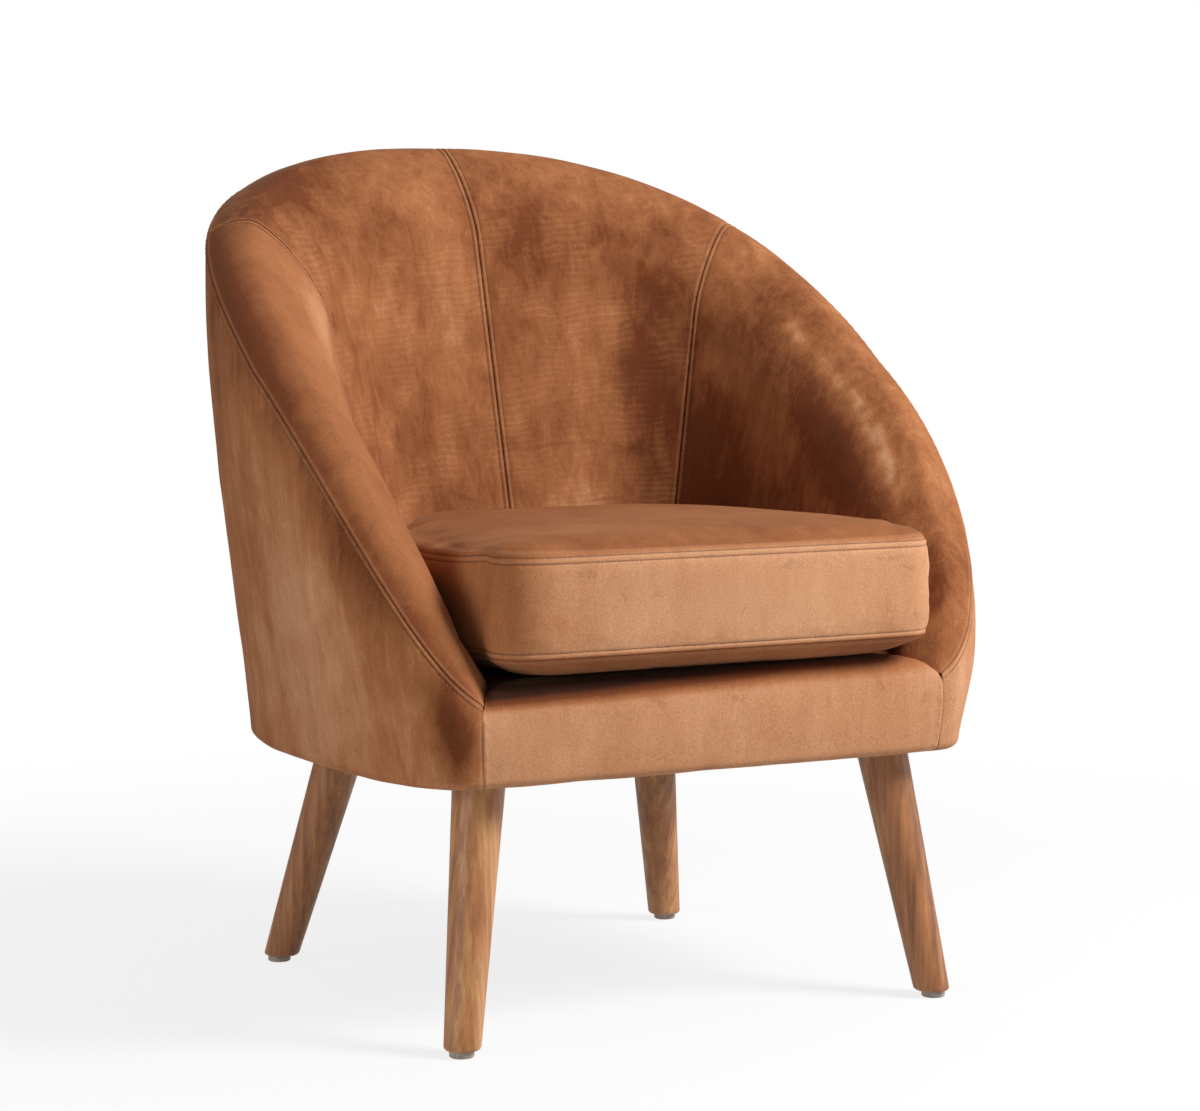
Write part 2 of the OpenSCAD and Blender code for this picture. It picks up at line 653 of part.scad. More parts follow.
module front_rail_foam() color(foam_yellow) {
    line = inset(rail_line, cover_thickness + layer_gap);
    core = [
        [line[9].x, wall_foot + layer_gap], [board_back_y + layer_gap, wall_foot + layer_gap],
        [board_back_y + layer_gap, board_top + layer_gap], [ring_front_y - layer_gap, board_top + layer_gap],
        [ring_front_y - layer_gap, ring_bottom + layer_gap],
        [line[3].x, tub_bottom + bottom_edge_radius + overrun]
    ];
    loft([for (s = rail_foam_cross_shares) concat(
        rail_ring(s, part_of(line, 3, 9)), [for (p = core) [s * rail_half(p.x), p.x, p.y]])]);
}

// Deck: two layers of straps laced over and under each other, a pad and a cloth
strap_cross_shares = [-0.3, 0.13];
strap_length_shares = [-0.68, -0.226, 0.226, 0.68];
strap_gap = 0.2;
opening_front = board_back_y + layer_gap + deck_ring_full;
opening_back = back_y - inner_u(1, wall_foot) - deck_ring_width;
// The inside wall's line in plan, at the deck
wall_line = [for (k = [deck_station:-1:0]) placed(k, [[inner_u(run_share(k), wall_foot), 0]])[0]];
function wall_x_at(y) = lookup(y, [for (p = wall_line) [p.y, p.x]]);
function wall_y_at(x) = lookup(x, [for (i = [len(wall_line) - 1:-1:len(wall_line) / 2]) let (
    p = wall_line[i]
) [p.x, p.y]]);
opening_middle = (opening_front + opening_back) / 2;
opening_depth = opening_back - opening_front;
strap_clear = 16;
strap_hold = deck_ring_width - strap_clear;
strap_low = deck_top + strap_gap;
strap_step = strap_thickness + strap_gap;
cross_places = [for (s = strap_cross_shares) opening_middle + s * opening_depth];
function strap_reach(y) = wall_x_at(y + strap_width / 2) - strap_clear;
least_reach = min([for (y = cross_places) strap_reach(y)]);
length_places = [for (s = strap_length_shares) s * least_reach];
// Side view of a strap that passes over and under others at the given places
function laced(from, to, places, first_over) = let (
    half = strap_width / 2 + strap_gap,
    slope_run = strap_width / 10,
    reach = half + slope_run,
    low = [for (i = [0:len(places) - 1]) if (places[i] - reach > from && places[i] + reach < to) each let (
        over = (i + (first_over ? 1 : 0)) % 2,
        c = places[i]
    ) [[c - half - slope_run, 0], [c - half, over * strap_step], [c + half, over * strap_step],
        [c + half + slope_run, 0]]]
) concat([[from, 0]], low, [[to, 0]]);
function strap_outline(line) = concat(line, reversed([for (p = line) p + [0, strap_thickness]]));
module webbing_lengthwise() color(webbing_tan) for (i = [0:len(length_places) - 1])
    translate([length_places[i] - strap_width / 2, 0, strap_low]) rotate([90, 0, 90])
        linear_extrude(strap_width) polygon(strap_outline(
            laced(opening_front - strap_hold,
                wall_y_at(abs(length_places[i]) + strap_width / 2) - strap_clear,
                cross_places, i % 2 == 0)));
module webbing_crosswise() color(webbing_tan) for (j = [0:len(cross_places) - 1])
    translate([0, cross_places[j] + strap_width / 2, strap_low]) rotate([90, 0, 0])
        linear_extrude(strap_width) polygon(strap_outline(
            laced(-strap_reach(cross_places[j]), strap_reach(cross_places[j]), length_places, j % 2 == 1)));
staple_width = 12;
staple_wire = 1;
staple_step = 16;
module staple(x, y, z, turn) translate([x, y, z]) rotate([0, 0, turn])
    translate([-staple_width / 2, -staple_wire / 2, 0]) cube([staple_width, staple_wire, staple_wire]);
module webbing_staples() color(steel) {
    z = strap_low + strap_thickness + strap_gap / 2;
    for (x = length_places, s = [-1, 1])
        staple(x + s * staple_step, opening_front - strap_hold / 2, z, 0);
    for (y = cross_places, hand = [-1, 1], s = [-1, 1])
        staple(hand * (strap_reach(y) - staple_width / 4), y + s * staple_step, z, 90);
}
deck_front_y = front_y + rail_depth + 2 * layer_gap;
deck_panel_station = 22;
module deck_panel(low, high) translate([0, 0, low]) linear_extrude(high - low)
    polygon(plan_line(deck_panel_station, low, layer_gap + overrun, deck_front_y, true));
module deck_pad() color(felt_grey) deck_panel(pad_bottom, pad_bottom + deck_pad_thickness);
module deck_cover() color(velvet) deck_panel(deck_surface - cover_thickness, deck_surface);

// Dust cover under the base ring, inside the tucked covers, with its staples
dust_inset = tuck_width + layer_gap + overrun;
module dust_cover() color(black_cloth) difference() {
    translate([0, 0, tub_bottom + cover_thickness - dust_cover_thickness])
        linear_extrude(dust_cover_thickness)
            polygon(plan_line(ring_station, tub_bottom + bottom_edge_radius, dust_inset,
                front_y + dust_inset));
    for (h = leg_hands) {
        bolt_hole(h, layer_gap);
        screw_holes(h, hole_play);
    }
}
staple_stations = [3, 6, 9, 12, 15, 18];
module bottom_staples() color(steel) {
    z = tub_bottom - staple_wire - layer_gap / 3;
    for (k = staple_stations, hand = [-1, 1]) {
        p = placed(hand * k, [[outer_u(run_share(k), tub_bottom + bottom_edge_radius) + tuck_width
            - bottom_edge_radius / 2, z]])[0];
        heading = bezier(section_headings, run_share(k));
        staple(p.x, p.y, z, hand * (90 + heading));
    }
    for (s = [-0.8, -0.4, 0, 0.4, 0.8])
        staple(s * corner_x, front_y + tuck_width - bottom_edge_radius / 2, z, 0);
}

// Seat cushion. Its plan runs from the middle of the front over the right side to the back
boxing_low = rail_crest_height + layer_gap + bottom_belly;
boxing_high = boxing_low + boxing_height;
cushion_back_y = back_y - inner_u(1, boxing_low) - cushion_back_gap;
cushion_half = cushion_width / 2;
cushion_middle = [0, (cushion_front_y + cushion_back_y) / 2];
cushion_cloth = 1.6;
// Stations at which the cushion's side keeps its gap to the inside wall
cushion_stations = [26, 24, 21, 18, 15, 12, 10, 8, 6];
function arc(middle, r, from, to, n) = [for (i = [0:n]) let (a = from + (to - from) * i / n)
    middle + r * [cos(a), sin(a)]];
side_half_plan = concat(
    [[0, cushion_front_y], [0.35 * cushion_half, cushion_front_y], [0.65 * cushion_half, cushion_front_y]],
    arc([cushion_half - cushion_corner_radius, cushion_front_y + cushion_corner_radius],
        cushion_corner_radius, -90, 0, 4),
    [for (k = cushion_stations) let (
        q = run_share(k),
        p = placed(k, [[inner_u(q, boxing_low) + cushion_side_gap, boxing_low]])[0]
    ) [p.x, p.y]]
);
zip_end = [zip_half_length + cushion_cloth, cushion_back_y];
back_half_plan = [zip_end, [zip_half_length / 2, cushion_back_y]];
half_plan = concat(side_half_plan, back_half_plan);
cushion_plan = concat(half_plan, [[0, cushion_back_y]], part_of(mirrored(half_plan), 0, len(half_plan) - 2));
boxing_plan = concat(mirrored(concat(part_of(side_half_plan, 1, len(side_half_plan) - 1), [zip_end])),
    side_half_plan, [zip_end]);
// Swell of the boxing at a plan point: none along the zip
function swell_at(p) = p.y > cushion_back_y - overrun ? 0 : boxing_swell;
// A plan point moved towards the cushion's middle by d, or scaled about it
function drawn(p, d, share = 1) = let (way = p - cushion_middle)
    cushion_middle + way * share * (1 - d / norm(way));
function plan_ring(d, share, z) = [for (p = cushion_plan) let (at = drawn(p, d, share)) [at.x, at.y, z]];
crown_ring_shares = [1, 0.93, 0.76, 0.45];
crown_rise_shares = [0, 0.45, 0.84, 1];
belly_ring_shares = [1, 0.92, 0.75];
belly_fall_shares = [0, 0.6, 1];
seam_half = seam_gap / 2;
crown_height = top_crown - cushion_cloth - seam_half;
belly_height = bottom_belly - cushion_cloth - seam_half;
function crown_z(i) = boxing_high + seam_half + crown_rise_shares[i] * crown_height;
function belly_z(i) = boxing_low - seam_half - belly_fall_shares[i] * belly_height;
module cushion_top_panel() color(velvet) {
    last = len(crown_ring_shares) - 1;
    loft(concat(
        [for (i = [last:-1:0]) plan_ring(0, crown_ring_shares[i], crown_z(i))],
        [for (i = [0:last]) plan_ring(0, crown_ring_shares[i], crown_z(i) + cushion_cloth)]
    ), true, true);
}
module cushion_bottom_panel() color(velvet) {
    last = len(belly_ring_shares) - 1;
    loft(concat(
        [for (i = [last:-1:0]) plan_ring(0, belly_ring_shares[i], belly_z(i) - cushion_cloth)],
        [for (i = [0:last]) plan_ring(0, belly_ring_shares[i], belly_z(i))]
    ), true, true);
}
boxing_row_shares = [0, 0.33, 0.67, 1];
boxing_bulge_shares = [0, 0.9, 0.9, 0];
module cushion_foam() color(foam_yellow) {
    near = cushion_cloth + 4 * layer_gap;
    last = len(boxing_row_shares) - 1;
    loft(concat(
        [for (i = [len(belly_ring_shares) - 1:-1:1])
            plan_ring(near, belly_ring_shares[i], belly_z(i) + layer_gap)],
        [for (i = [0:last]) [for (p = cushion_plan)
            let (at = drawn(p, near - boxing_bulge_shares[i] * swell_at(p)))
            [at.x, at.y, boxing_low + boxing_row_shares[i] * boxing_height]]],
        [for (i = [1:len(crown_ring_shares) - 1])
            plan_ring(near, crown_ring_shares[i], crown_z(i) - layer_gap)]
    ), true, true);
}
// A strip of boxing between two heights, along a line in plan
module strip(line, rows, bulges, low, high, t) loft([for (p = line) let (
    outer = [for (i = [0:len(rows) - 1]) let (at = drawn(p, -bulges[i] * swell_at(p)))
        [at.x, at.y, low + rows[i] * (high - low)]],
    inner = [for (i = [0:len(rows) - 1]) let (at = drawn(p, t - bulges[i] * swell_at(p)))
        [at.x, at.y, low + rows[i] * (high - low)]]
) concat(outer, reversed(inner))]);
module cushion_boxing() color(velvet) strip(boxing_plan, boxing_row_shares, boxing_bulge_shares,
    boxing_low + seam_half, boxing_high - seam_half, cushion_cloth);

// Back boxing of two strips with the zip between them, all along the cushion's straight back
zip_low = (boxing_low + boxing_high - zip_height) / 2;
zip_high = zip_low + zip_height;
zip_middle = (zip_low + zip_high) / 2;
teeth_height = 4;
teeth_proud = 1.2;
module on_back(half_length, low, high, near, far) translate([-half_length, cushion_back_y - far, low])
    cube([2 * half_length, far - near, high - low]);
module cushion_back_boxing() color(velvet) {
    on_back(zip_half_length, boxing_low + seam_half, zip_low - seam_half, 0, cushion_cloth);
    on_back(zip_half_length, zip_high + seam_half, boxing_high - seam_half, 0, cushion_cloth);
}
module zip_tape() color(black_cloth) union() {
    on_back(zip_half_length, zip_low, zip_high, 0, cushion_cloth);
    on_back(zip_half_length - zip_end_stop, zip_middle - teeth_height / 2,
        zip_middle + teeth_height / 2, -teeth_proud, cushion_cloth / 2);
}
zip_end_stop = 4;
slider_length = 14;
slider_height = 9;
slider_thickness = 2.6;
pull_length = 24;
pull_width = 6;
pull_thickness = 1.2;
slider_start_x = zip_half_length - zip_end_stop - slider_length / 2;
module zip_slider() color(steel)
    translate([slider_start_x, cushion_back_y + teeth_proud + layer_gap, zip_middle]) {
        translate([-slider_length / 2, 0, -slider_height / 2])
            cube([slider_length, slider_thickness, slider_height]);
        translate([-pull_width / 2, slider_thickness, slider_height / 2 - pull_length])
            cube([pull_width, pull_thickness, pull_length]);
    }

leg_front_left();
leg_front_right();
leg_back_left();
leg_back_right();
leg_plates();
plate_screws();
leg_bolts();
glide_front_left();
glide_front_right();
glide_back_left();
glide_back_right();
base_ring();
corner_blocks();
deck_blocks();
deck_ring();
front_rail_board();
arm_posts_left();
arm_posts_right();
back_posts();
arm_rail_left();
arm_rail_right();
back_top_rail();
inner_liner();
outer_liner();
webbing_lengthwise();
webbing_crosswise();
webbing_staples();
deck_pad();
deck_cover();
front_rail_foam();
arm_tip_foam();
arm_foam_left();
arm_foam_right();
back_foam();
outside_wadding();
outside_arm_left();
outside_arm_right();
outside_back();
inside_arm_left();
inside_arm_right();
inside_back_left();
inside_back_right();
front_rail_cover();
dust_cover();
bottom_staples();
cushion_foam();
cushion_top_panel();
cushion_bottom_panel();
cushion_boxing();
cushion_back_boxing();
zip_tape();
zip_slider();
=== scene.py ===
"""Looks of the upholstered tub chair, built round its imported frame.

Everything is in metres in the frame's axes: +Z up, the front faces -Y, the floor is at z = 0.
The covers, the cushion, the zip, the legs and the dust cloth are new pieces that stand for CAD
nodes; the frame, the padding and the fastenings are the CAD nodes themselves, with finishes of
their own.
"""

import json
import logging
import math
from dataclasses import dataclass, field
from enum import Enum
from typing import Dict, List, Optional, Sequence, Tuple, Union

import bmesh
import bpy
import numpy as np
from mathutils import Matrix, Vector, noise
from mathutils.kdtree import KDTree

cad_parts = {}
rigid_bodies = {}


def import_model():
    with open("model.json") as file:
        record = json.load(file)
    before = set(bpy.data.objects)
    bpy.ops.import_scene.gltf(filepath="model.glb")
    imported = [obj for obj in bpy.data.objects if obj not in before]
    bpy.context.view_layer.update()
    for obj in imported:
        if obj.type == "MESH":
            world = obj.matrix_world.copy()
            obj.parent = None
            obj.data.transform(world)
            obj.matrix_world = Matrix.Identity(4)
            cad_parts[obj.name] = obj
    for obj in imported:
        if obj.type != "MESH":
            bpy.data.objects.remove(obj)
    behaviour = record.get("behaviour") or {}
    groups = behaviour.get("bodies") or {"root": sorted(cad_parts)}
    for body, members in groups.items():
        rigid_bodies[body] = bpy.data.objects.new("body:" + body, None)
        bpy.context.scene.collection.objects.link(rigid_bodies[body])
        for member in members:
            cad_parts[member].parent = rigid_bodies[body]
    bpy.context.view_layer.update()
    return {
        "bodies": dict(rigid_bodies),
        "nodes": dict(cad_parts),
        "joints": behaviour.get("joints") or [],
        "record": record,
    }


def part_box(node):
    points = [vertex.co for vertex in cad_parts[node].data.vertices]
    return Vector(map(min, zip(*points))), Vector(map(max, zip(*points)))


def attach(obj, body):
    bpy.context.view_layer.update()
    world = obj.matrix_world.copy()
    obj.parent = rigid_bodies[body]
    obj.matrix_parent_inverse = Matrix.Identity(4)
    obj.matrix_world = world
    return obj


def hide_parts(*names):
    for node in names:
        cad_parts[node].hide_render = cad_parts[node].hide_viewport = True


LOG = logging.getLogger("tub_chair")
WHITE = (1.0, 1.0, 1.0, 1.0)
WAVES_PER_METRE = 3.1831
STITCH_ROWS = (0, 0.0005, 0.001, 0.0016, 0.0023, 0.003, 0.0038, 0.0046, 0.0051, 0.0055, 0.006, 0.0066,
               0.0075, 0.009, 0.0115)
SEAM_ROWS = (0, 0.0005, 0.001, 0.0016, 0.0024, 0.0035, 0.005, 0.0075)
CLOSE_REACH = 0.02
Number = Union[float, int, "Wire"]
Colour = Tuple[float, float, float, float]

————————

### Written instruction
Please print exactly, and only, the lines from the line with "webbing_lengthwise();" to the line with "bpy.data.objects.remove(obj)", both included.

### Result
webbing_lengthwise();
webbing_crosswise();
webbing_staples();
deck_pad();
deck_cover();
front_rail_foam();
arm_tip_foam();
arm_foam_left();
arm_foam_right();
back_foam();
outside_wadding();
outside_arm_left();
outside_arm_right();
outside_back();
inside_arm_left();
inside_arm_right();
inside_back_left();
inside_back_right();
front_rail_cover();
dust_cover();
bottom_staples();
cushion_foam();
cushion_top_panel();
cushion_bottom_panel();
cushion_boxing();
cushion_back_boxing();
zip_tape();
zip_slider();
=== scene.py ===
"""Looks of the upholstered tub chair, built round its imported frame.

Everything is in metres in the frame's axes: +Z up, the front faces -Y, the floor is at z = 0.
The covers, the cushion, the zip, the legs and the dust cloth are new pieces that stand for CAD
nodes; the frame, the padding and the fastenings are the CAD nodes themselves, with finishes of
their own.
"""

import json
import logging
import math
from dataclasses import dataclass, field
from enum import Enum
from typing import Dict, List, Optional, Sequence, Tuple, Union

import bmesh
import bpy
import numpy as np
from mathutils import Matrix, Vector, noise
from mathutils.kdtree import KDTree

cad_parts = {}
rigid_bodies = {}


def import_model():
    with open("model.json") as file:
        record = json.load(file)
    before = set(bpy.data.objects)
    bpy.ops.import_scene.gltf(filepath="model.glb")
    imported = [obj for obj in bpy.data.objects if obj not in before]
    bpy.context.view_layer.update()
    for obj in imported:
        if obj.type == "MESH":
            world = obj.matrix_world.copy()
            obj.parent = None
            obj.data.transform(world)
            obj.matrix_world = Matrix.Identity(4)
            cad_parts[obj.name] = obj
    for obj in imported:
        if obj.type != "MESH":
            bpy.data.objects.remove(obj)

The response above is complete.